### TASK
Quote the records below word for word, please, from the very first line through the one that contains "return outline + roof_run(MIDDLE_REAR, MIDDLE_TIP, 12)[1:-1]", and nothing beyond it.

### RECORDS PROVIDED
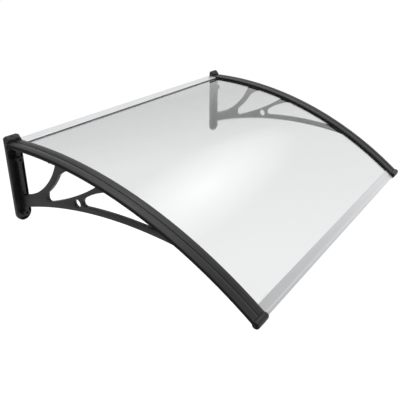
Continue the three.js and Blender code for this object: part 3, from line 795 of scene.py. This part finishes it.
def middle_opening():
    """Opening between the two struts."""
    cy, cz = STRUT_FRONT
    radius = STRUT_FRONT_RADIUS

    def on_strut(y):
        return y, cz - math.sqrt(radius ** 2 - (y - cy) ** 2)
    tip = (MIDDLE_TIP, roof_height(MIDDLE_TIP, OPENING_TOP))
    floor_rear = (-130 * MM, -127 * MM)
    foot, head = on_strut(-119 * MM), on_strut(-170 * MM)
    angles = [math.atan2(p[1] - cz, p[0] - cy) for p in (foot, head)]
    roof_rear = (MIDDLE_REAR, roof_height(MIDDLE_REAR, OPENING_TOP))
    outline = [tip]
    outline += quadratic(tip, (-227 * MM, -93.5 * MM), floor_rear, 20)
    outline += quadratic(floor_rear, (-111 * MM, -133 * MM), foot, 8)
    outline += arc_points(STRUT_FRONT, radius, angles[0], angles[1], 16)[1:]
    outline += quadratic(head, (-189 * MM, -28 * MM), roof_rear, 10)
    return outline + roof_run(MIDDLE_REAR, MIDDLE_TIP, 12)[1:-1]


def front_opening():
    """Long opening between the lower arm and the rafter."""
    tip = meeting_y(ARM_THICKNESS, OPENING_TOP)
    rear = -260 * MM
    under = [(y, arm_height(y, ARM_THICKNESS)) for y in spaced(tip, rear, 40)]
    corner = (ELBOW, -97.5 * MM)
    foot, head = (-262 * MM, -80 * MM), (-322 * MM, -52 * MM)
    roof_rear = (FRONT_REAR, roof_height(FRONT_REAR, OPENING_TOP))
    outline = under
    outline += quadratic(under[-1], (ELBOW, under[-1][1] - 1.5 * MM), corner, 6)
    outline += quadratic(corner, (ELBOW, -88.5 * MM), foot, 6)
    outline += quadratic(foot, (-289 * MM, -62 * MM), head, 8)
    outline += quadratic(head, (-339 * MM, -48 * MM), roof_rear, 6)
    return outline + roof_run(FRONT_REAR, tip, 30)[1:-1]


def circle(centre, radius, steps=32):
    """Closed circle without its doubled last point."""
    return arc_points(centre, radius, 0.0, 2 * math.pi, steps)[:-1]


def at_web(a, b, depth):
    """Plate coordinates to the web's plane."""
    return WEB_X + depth, a, b


loops = [web_outline(), rear_opening(), middle_opening(), front_opening()]
loops.append(circle(HOLE_PLACE, HOLE_RADIUS))
bracket = moulding("right_bracket_moulding", loops, WEB_THICKNESS, WEB_EDGE, at_web, 3)
print("web:", len(bracket.data.polygons), "faces")

# %% Rafter channel
CHANNEL_INSET = 8 * MM
channel_outer = OUTER_X - CHANNEL_INSET
channel_inner = INNER_X + CHANNEL_INSET
LEDGE_X = OUTER_X - 17 * MM + GAP
LEDGE_TOP = COVER_BASE - GAP
CHANNEL_EDGE = 1.0 * MM
CHANNEL_REAR = roof_angle(-4.75 * MM)

channel_section = rounded([
    (channel_outer, CHANNEL_BOTTOM), (channel_outer, LEDGE_TOP), (LEDGE_X, LEDGE_TOP),
    (LEDGE_X, CHANNEL_TOP), (channel_inner, CHANNEL_TOP), (channel_inner, CHANNEL_BOTTOM),
], [CHANNEL_EDGE, 0.3 * MM, 0.3 * MM, 0.0, CHANNEL_EDGE / 2, CHANNEL_EDGE], 3)
channel = flat_strip("channel", channel_section, CHANNEL_REAR, COVER_FRONT, 72)
bend(channel, BLACK)
tidy_mesh(channel)
boolean(bracket, channel, "UNION")

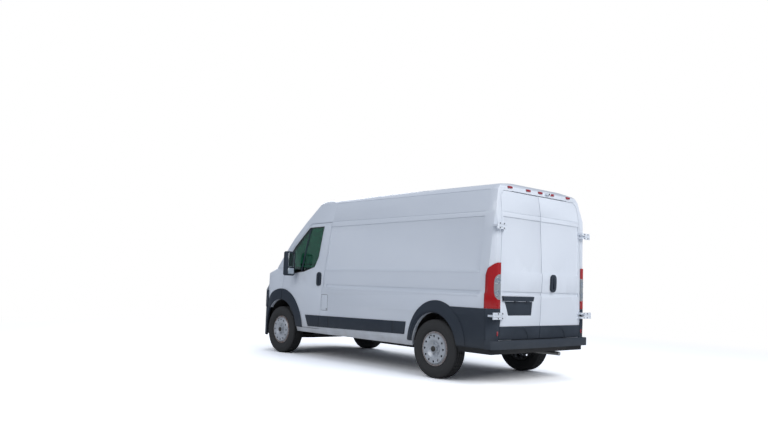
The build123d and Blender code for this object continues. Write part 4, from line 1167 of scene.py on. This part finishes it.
@dataclass
class CabGlazing:
    """Rubber round the cab glass and the bar behind the quarter light."""

    # width and height of the rubber on the doors and on the windscreen
    door_rubber: Pair = (0.013, 0.0025)
    screen_rubber: Pair = (0.022, 0.002)
    # X and Z of the bar's head and foot
    bar: tuple[Pair, Pair] = ((1.093, 2.002), (1.242, 1.331))
    bar_width: float = 0.034
    bar_height: float = 0.006

    def build(self, frame: Surroundings) -> None:
        """Dress both doors and the windscreen."""
        for side, name, body in CAB_DOORS:
            glass = frame.nodes[f"cab_door_glass_{name}"]
            rubber = border(glass, f"window_rubber_{name}", (0, side, 0), *self.door_rubber)
            complete(rubber, RUBBER_AND_GAP_SHADE, body, "seal_rubber")
            ends = [(x, side * BESIDE, z) for x, z in self.bar]
            bar = strip(f"quarter_light_bar_{name}", ends, self.bar_width, glass, (0, side, 0), self.bar_height)
            complete(bar, GRAINED_PP, body, "dark_plastic", 0.0015)
        screen = border(frame.nodes["windscreen"], "windscreen_rubber", SCREEN_OUT, *self.screen_rubber)
        complete(screen, RUBBER_AND_GAP_SHADE, Body.CHASSIS, "seal_rubber")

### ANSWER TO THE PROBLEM
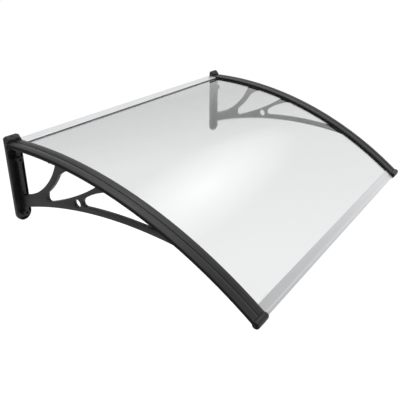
Continue the three.js and Blender code for this object: part 3, from line 795 of scene.py. This part finishes it.
def middle_opening():
    """Opening between the two struts."""
    cy, cz = STRUT_FRONT
    radius = STRUT_FRONT_RADIUS

    def on_strut(y):
        return y, cz - math.sqrt(radius ** 2 - (y - cy) ** 2)
    tip = (MIDDLE_TIP, roof_height(MIDDLE_TIP, OPENING_TOP))
    floor_rear = (-130 * MM, -127 * MM)
    foot, head = on_strut(-119 * MM), on_strut(-170 * MM)
    angles = [math.atan2(p[1] - cz, p[0] - cy) for p in (foot, head)]
    roof_rear = (MIDDLE_REAR, roof_height(MIDDLE_REAR, OPENING_TOP))
    outline = [tip]
    outline += quadratic(tip, (-227 * MM, -93.5 * MM), floor_rear, 20)
    outline += quadratic(floor_rear, (-111 * MM, -133 * MM), foot, 8)
    outline += arc_points(STRUT_FRONT, radius, angles[0], angles[1], 16)[1:]
    outline += quadratic(head, (-189 * MM, -28 * MM), roof_rear, 10)
    return outline + roof_run(MIDDLE_REAR, MIDDLE_TIP, 12)[1:-1]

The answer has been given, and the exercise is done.